Counsel Masembe had referred the court to Halsburys laws of England third edition volume 26 Simonds Edition. Pages 906 – 907 and specifically to paragraphs 1679 and 1682 thereof. Firstly the general heading of the quoted provision is Remedies and deals with instances where a remedy may be refused for mistake of a party. Paragraph 1679 is not very relevant in that it provides:
“1679. Instances where relief will not be granted. The court will not interfere in favour of a man who is wilfully ignorant of what he ought to know, or, in other words, or commits the mistake without exercising the due diligence which the law would expect of a reasonable and careful person, nor will relieve be granted when the ignorance was due to the negligence of the party’s legal adviser. When the common mistake has been acted upon for a long period, one of the parties may be deprived of any right to relief by his acquiescence.”
The provision deals with instances where relief will not be granted. At this stage of the suit, and as submitted by counsel for the defendant, the question is whether oral testimony of PW1 should be admitted in evidence and not whether any relief should be granted. The next paragraph deals with equitable rule of admissibility of parole evidence.
“1682. Equitable rule. In equity, however, parole evidence is admissible to make out a case for rectification or rescission of an instrument, or to show that what purports to be an agreement is not in fact an agreement at all, as, for example, where it is been signed by mistake. In such cases the evidence is admissible, not contradict what appears on the face of the agreement, a procedure the court will not allow, but to prove the existence of a mistake and which could not otherwise be proved. So, also, where mistake cannot be established without evidence, equity will allow a defendant in an action for specific performance to support a defence founded on mistake by evidence dehors the agreement, the evidence being introduced, not to explain nor alter the agreement, but, consistently with its terms, to show circumstances of mistake or surprise which would make the specific performance of the contract as executed unjust.”

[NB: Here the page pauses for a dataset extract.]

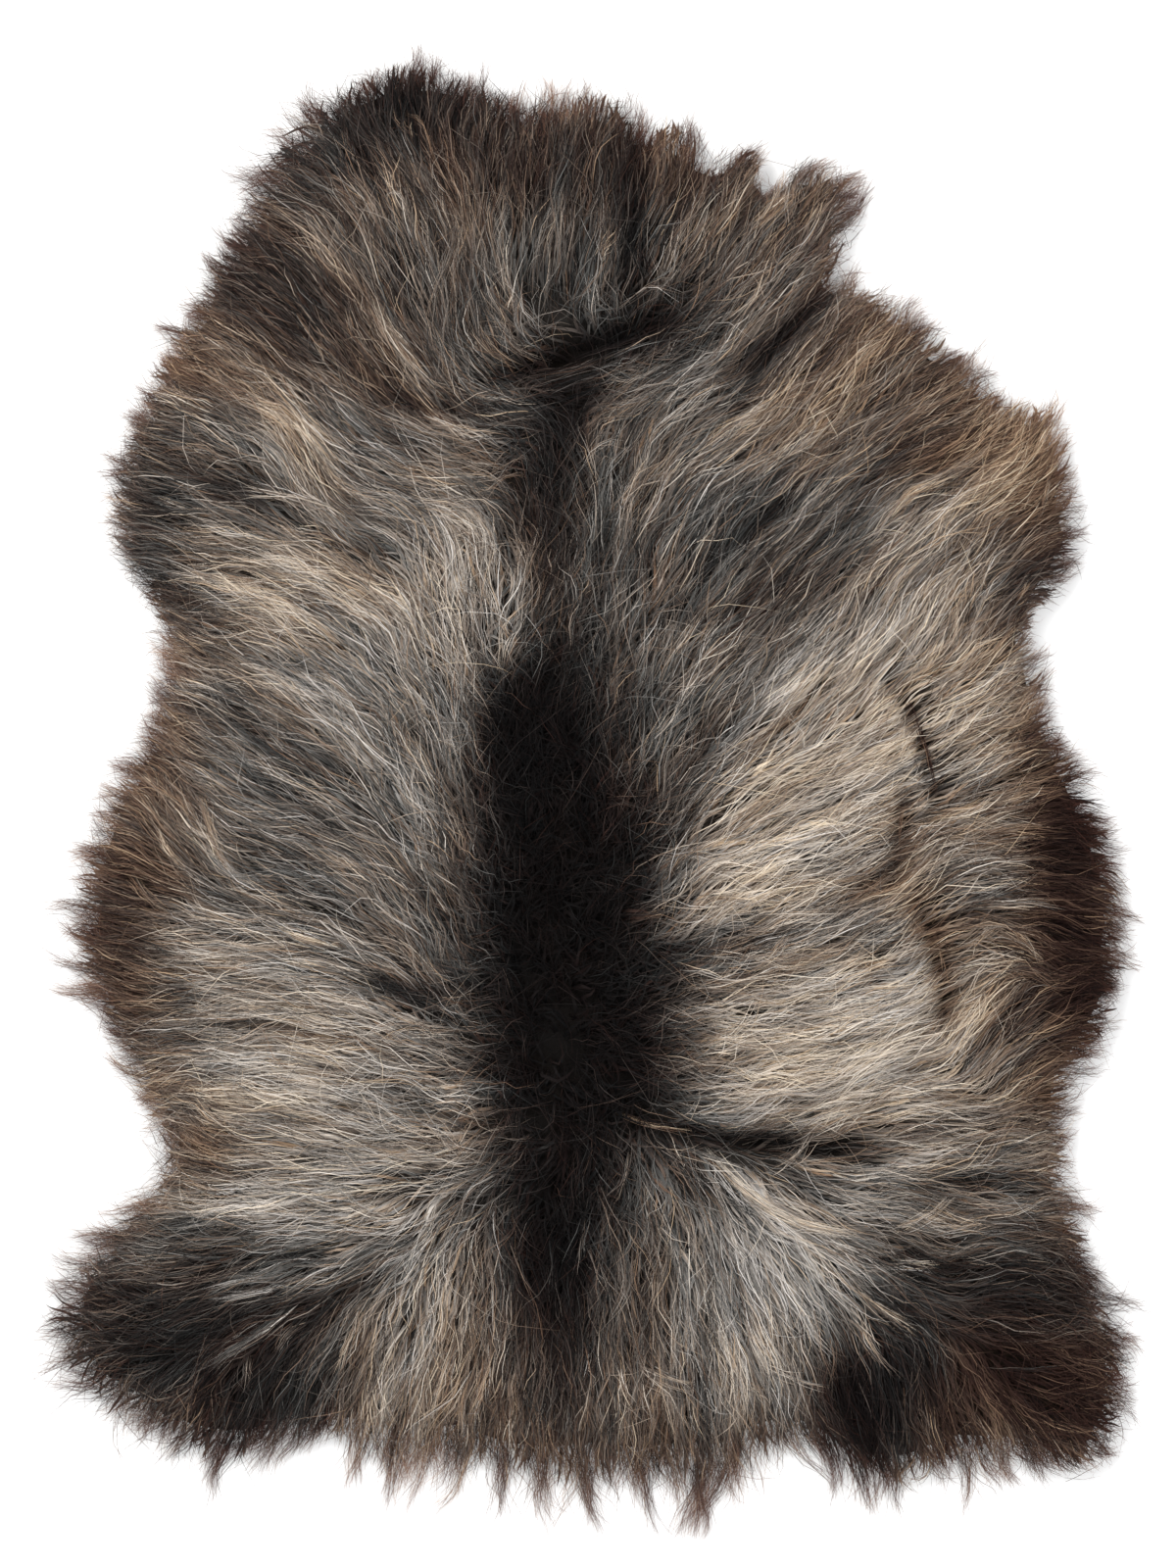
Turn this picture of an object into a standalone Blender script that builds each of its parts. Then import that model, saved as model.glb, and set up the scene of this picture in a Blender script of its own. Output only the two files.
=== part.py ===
"""A long-haired sheepskin laid flat, wool side up, neck towards +Y.

One closed solid: the tanned hide is a thin flat sheet underneath, and the combed wool that grows
out of it is a lumpy slab on top, wider than the hide, with pointed locks standing out all round
its rim and drooping to the surface that the skin lies on. Units are metres and degrees.
"""

import math

import bmesh
import bpy
import numpy as np
from mathutils.geometry import delaunay_2d_cdt

# Thicknesses. The hide's underside is the flat face that the skin rests on, at Z = 0.
HIDE_THICKNESS = 0.002
HIDE_INSET = 0.034  # from the wool's rim in to the hide's trimmed edge
WOOL_DEPTH = 0.046  # of the combed fleece on the flanks, lying
RIM_DEPTH = 0.013  # of the wool where the locks leave it
RIM_LIFT = 0.001  # of the wool's underside there, off the floor
RISE_LENGTH = 0.040  # over which the wool thickens inwards from the rim

# Mesh steps.
LOCKS = 236
LOCK_SHARE = 0.60  # of the rim that the locks' roots take up
CURVE_STEPS = 24  # between two rows of the rim table
TOP_SPACING = 0.0172
TOP_MARGIN = 0.0107  # kept clear inside the rim
HIDE_POINTS = 88
HIDE_SMOOTHING = 60  # passes that take the tufts out of the rim's line
SEAM_TOLERANCE = 1e-7

# A lock: share of its reach, share of its root's width, top height, bottom height.
LOCK_SECTIONS = (
    (0.34, 0.80, 0.0100, 0.0000),
    (0.70, 0.48, 0.0055, 0.0000),
)
LOCK_TIP_HEIGHT = 0.0004
LOCK_REACH = (0.72, 1.12)  # shortest and longest lock, as shares of the rim's reach there
SHORTEST_LOCK = 0.006  # in the deepest notch there is no room for one
LOCK_SWAY = 9.0  # degrees that a lock bends, either way, by its tip
LOCK_SEED = 5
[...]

The above passage strangely from Halsbury’s Laws of England permits rectification of mistakes in an instrument through parole evidence and aids the plaintiff’s case rather than the defendant’s case. Secondly, the passage was cited presumably for the proposition that the plaintiff should first apply for rectification of the name which appears on exhibit P1. In my understanding, the issue here is not rectification of the name or the stage at which and the parties by whom it may be made but the exclusion of oral testimony as to whom the letter applied to. In view of my finding that section 92 does not apply to exhibit P1 there would be no need to consider the question of misnomer. In case I am wrong however I will without prejudice make a few remarks about this.
The question of rectification deals with an alleged misnomer in the name and not admissibility of oral evidence. Misnomer or misdescription is a separate subject that deals with identity of the parties. It accepts the document as it is and would seek the court either to reach a conclusion that there was a mistake in the name or that it should be amended to substitute the proper name. In either case, there would be no variation, addition or subtraction of a term of the document but a finding as to whether there was a genuine mistake in description of the name. The bona fides of the alleged mistake may be proved through evidence.
The question of mistake in the names of parties in suits is addressed in terms of whether it was a misnomer or a fundamental mistake. These apply analogously to the matter at hand with the exception that in this case, the parties to the suit are properly described. What is in issue is the proper description of the party to whom exhibit P1 is addressed.
In A.N. Phakey vs. World Wide Agencies limited [1948] XV EACA page 1 the East African Court of Appeal considered the misdescription of the plaintiff. The plaintiff was mistakenly described as Traders Limited. The court found that the defendant was not misguided at all but answered all the allegations in the plaint in its written statement of defence. It was also established that no company by the name Traders limited was registered and what was registered was World Wide agencies limited. An amendment without leave was allowed. The objection that the suit was a nullity was overruled. The Court observed that the defendant was no prejudiced and knew who sued him. His appeal on the ground that the plaint was a nullity was dismissed. The cases of Mitchell vs. Harris Engineering Company Limited [1967] 2 Q.B. 703 and Rodriquez vs. Parker [1967] 1 QB 116, are persuasive authorities for holding that where the name of a party is wrongly stated, it may be corrected. The correction may be made even if the effect is to substitute a new party provided the wrong name was given through a genuine mistake which was not misleading or such as to cause any reasonable doubt as to the identity of the intended plaintiff or defendant.

I do not agree that there is a need to amend exhibit P1 prior to the suit. I agree with the plaintiff’s counsel that evidence may be admitted as to whether the description of the company in exhibit P1 was a genuine mistake or not and whether it misled anybody as to the identity of the party addressed in Exhibit P1. Such evidence will not add or vary or subtract from the term of any agreement but deals with the identity of the party to any alleged agreement. Further I see no prejudice to the defendant in the admissibility of the testimony as it does not alter any term in the document in question whatever its classification.

For the reasons given above the issue of misnomer or misdescription is to be addressed through evidence and as pleaded in the amended plaint. The objection of the defendant under sections 91 and 92 of the Evidence Act is misconceived and is accordingly overruled with costs. PW1 testimony is admissible and he may proceed with his testimony in chief.
Ruling delivered this 24th day of March 2011 in open court.